From being ready to write off the upcoming winter season a very short time ago and looking to mid-2018 for any meaningful recovery in share prices, the recent surge in scrapping has left us with a newfound cautious optimism. Using VLCC spot rates as a benchmark, we see average rates of USD 23k/d in 4Q17E with peaks towards USD 32k/d. We see opportunities for the attentive investor in the short term, but believe shares could revert to current levels or below by mid-‘18E, representing the cyclical inflection point. Also taking into account that most share prices have fallen close to our targets; we upgrade the oil tanker sector to HOLD (from SELL) and believe volatility to be key to monetary success for investors over the next six months.

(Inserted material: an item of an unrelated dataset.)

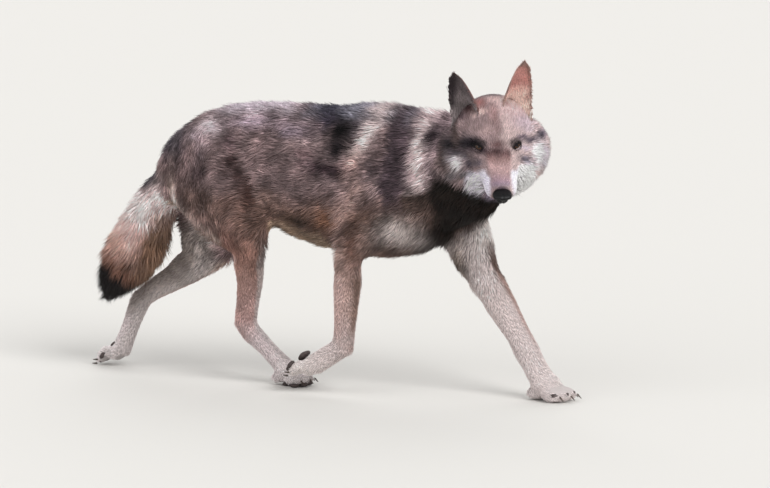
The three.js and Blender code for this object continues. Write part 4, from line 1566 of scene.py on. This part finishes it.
def hair_sizes(root, normal, part, regions, by_ear, long_hair, sizes, rng):
    """Length and width of each tuft, and its lift: the angle between its chord and the skin."""
    count = len(root)
    size = np.array([region_value(regions, figure) for figure in (LENGTH, WIDTH, DEPTH)]) * MM
    length, width, depth = size
    length *= sizes.coat_length
    near_nose = soft(to_head(root)[:, 0], 60, 120) * (region_share(regions, "head") > 0.5)
    length *= 1 - 0.45 * near_nose
    length += 15 * MM * by_ear
    depth += 3.0 * MM * by_ear
    length *= 1 + 0.25 * noise(root, 42, 34) * long_hair
    depth *= 1 + 0.4 * noise(root, 55, 35) * long_hair
    for number, side in enumerate(SIDES, start=1):
        mine = part == number
        base, tip, opens = ear_axes(side)
        share, _ = along_bone(root, base, tip)
        facing = normal @ opens
        cup = mine & (facing > 0.15) & (share < 0.55) & (rng.random(count) < 0.3)
        rim = mine & (np.abs(facing) < 0.45)
        for where, hair in ((mine, EAR_HAIR), (rim, RIM_HAIR), (cup, CUP_HAIR)):
            size[:, where] = np.array(hair)[:, None] * MM
    length *= rng.uniform(0.75, 1.2, count)
    width *= rng.uniform(0.7, 1.25, count)
    lift = np.arcsin(np.clip(depth * rng.uniform(0.55, 1.1, count) / length, 0.02, 0.6))
    return length, width, lift


def grow_coat(skin, sizes):
    """Grows every tuft of the coat from the skin, and makes a piece of each part of the body."""
    rng = np.random.default_rng(sizes.seed)
    root, normal, part, shares, regions = sown(skin, sizes, rng)
    ear = (part == EAR_LEFT) | (part == EAR_RIGHT)
    forward, left, up = to_head(root).T
    by_ear = spot((forward, np.abs(left), up), (-66, 46, 50), (36, 32, 36)) * ~ear
    long_hair = long_hair_of(regions) * ~ear
    flow = combed(root, normal, part, shares, by_ear, long_hair, rng)
    length, width, lift = hair_sizes(root, normal, part, regions, by_ear, long_hair, sizes, rng)
    ahead = root + flow * (0.65 * length)[:, None]
    tint = markings(ahead, normal, bone_shares(ahead), part)
    tint *= region_value(regions, PALENESS)[:, None]
    tints = banded(tint, regions, root, rng)
    made = []
    for name, mine in coat_pieces(root, shares, part).items():
        rows = [values[mine] for values in (root, normal, flow, length, width, lift)]
        tones = [tone[mine] for tone in tints]
        made.append(tuft_mesh(name, *rows, tones, chart_of(root[mine], shares[:, mine])))
    return made


def long_hair_of(regions):
    """0 on the face, lower legs and paws, 1 where the coat is long."""
    return 1 - np.clip(region_share(regions, "head", "lower_leg", "paw"), 0, 1)


def banded(tint, regions, root, rng):
    """Root, middle and tip colours: dull roots, banded middles, some dark and some pale tips."""
    count = len(tint)
    long_hair = long_hair_of(regions)
    leg = region_share(regions, "lower_leg", "paw")
    bright = tint.mean(axis=1)
    pale = soft(bright, 0.42, 0.7)
    calm = 1 - np.maximum(0.9 * pale, 0.6 * region_share(regions, "tail"))
    mottle = 0.6 * noise(root, 34, 36) + 0.45 * noise(root, 80, 37)
    mottle = mottle * (0.45 + 0.55 * long_hair) * calm
    spread = 0.16 + 0.04 * long_hair - 0.07 * leg
    middle_tone = tint * np.exp(rng.normal(0, 1, count) * spread + mottle)[:, None]
    pick = rng.random(count) + 0.35 * noise(root, 85, 21) * long_hair
    dark = (pick < (0.06 + 0.24 * long_hair) * calm)[:, None]
    light = (pick > 0.92 - 0.16 * long_hair)[:, None]
    gleam = (0.11 * soft(bright, 0.0, 0.22) * (1 - 0.7 * leg))[:, None] * linear("d8ccd0")
    tip = np.where(dark, middle_tone * 0.36, middle_tone)
    tip = np.where(light, middle_tone * 1.15 + gleam, tip)
    dull = middle_tone * (0.82 - 0.3 * long_hair * calm + 0.14 * pale)[:, None]
    middle_tone = np.where(dark, middle_tone * 0.78, middle_tone)
    middle_tone = np.where(light, middle_tone + 0.4 * gleam, middle_tone)
    return [np.clip(tone, 0, 1) for tone in (dull, middle_tone, tip)]


def coat_pieces(root, shares, part):
    """Which tufts make which piece: by the bone that owns them, and by side on head and trunk."""
    owner = np.array(BONE_NAMES)[np.argmax(shares, axis=0)]
    names = np.array(owner, dtype="U32")
    for kind, side in LEGS:
        nodes = [f"{name}_{side}" for name in LEG_NODES[kind]]
        names[np.isin(owner, nodes)] = f"coat_{kind}_leg_{side}"
    names[np.char.startswith(owner, "tail")] = "coat_tail"
    x = along_back(root)
    forward, left, _ = to_head(root).T
    trunk = np.where(x > 0.17, "shoulders", np.where(x > -0.03, "barrel", "loins"))
    body_side = np.where(root[:, 1] > MIDLINE, "_left", "_right")
    head_side = np.where(left > 0, "_left", "_right")
    on_body = part == BODY
    for mine, label, side in (
        (owner == "trunk", trunk, body_side),
        (owner == "neck", "neck", body_side),
        (on_body & (owner == "head"), np.where(forward > -10, "face", "crown"), head_side),
        (on_body & (owner == "ruff"), "ruff", head_side),
    ):
        names[mine] = np.char.add(np.char.add("coat_", label), side)[mine]
    for number, label in ((EAR_LEFT, "ear_left"), (EAR_RIGHT, "ear_right"), (LIDS, "lids")):
        names[part == number] = f"coat_{label}"
    return {str(name): names == name for name in np.unique(names)}


# ---- Paws


def paw_axes(kind, side):
    """A paw's claws, and its own axes from them: rows towards the toes, left and up."""
    claws = claw_middles(kind, side)
    left = unit((claws[3] - claws[0]) * flip_of(side))
    ahead = (claws[1] + claws[2]) / 2 - (claws[0] + claws[3]) / 2
    ahead = unit(ahead - (ahead @ left) * left)
    return claws, np.array([ahead, left, np.cross(ahead, left)])


def under_paw(points, normals):
    """True on the soles, where pads and not hair cover the skin."""
    sole = np.zeros(len(points), bool)
    for kind, side in LEGS:
        claws, axes = paw_axes(kind, side)
        centre = np.mean(claws, axis=0) - 36 * MM * axes[0]
        near = np.linalg.norm(points - centre, axis=1) < 52 * MM
        low = (points - centre) @ axes[2] < 2 * MM
        sole |= near & low & (normals @ axes[2] < -0.62)
    return sole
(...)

Peer overview: We estimate an average peer P/NAV of 1.0 with a range from 0.5 (GNRT) to 1.6 (NAT). EV/EBITDA peer avg. in 2018E is 18x, and we are currently 32% below consensus on realized TCE rates for the year we believe to represent the trough. Further, we forecast peer avg. EV/EBITDA of 10x in ‘19E and 6x in ‘20E, and FCF yields to range 20% to 50% towards the latter part of this decade.
Key investment opportunities: Although it is challenging to find supportive valuation in most of our coverage, Gener8 Maritime (BUY, TP 5.7) stands out as an undervalued M&A target. The share price rallied after Frontline’s (SELL, TP 3.8) acquisition interest became official, but has since underperformed. We would carefully watch for seasonally improvements in the tanker spot market, and use GNRT as an undervalued proxy for exposure.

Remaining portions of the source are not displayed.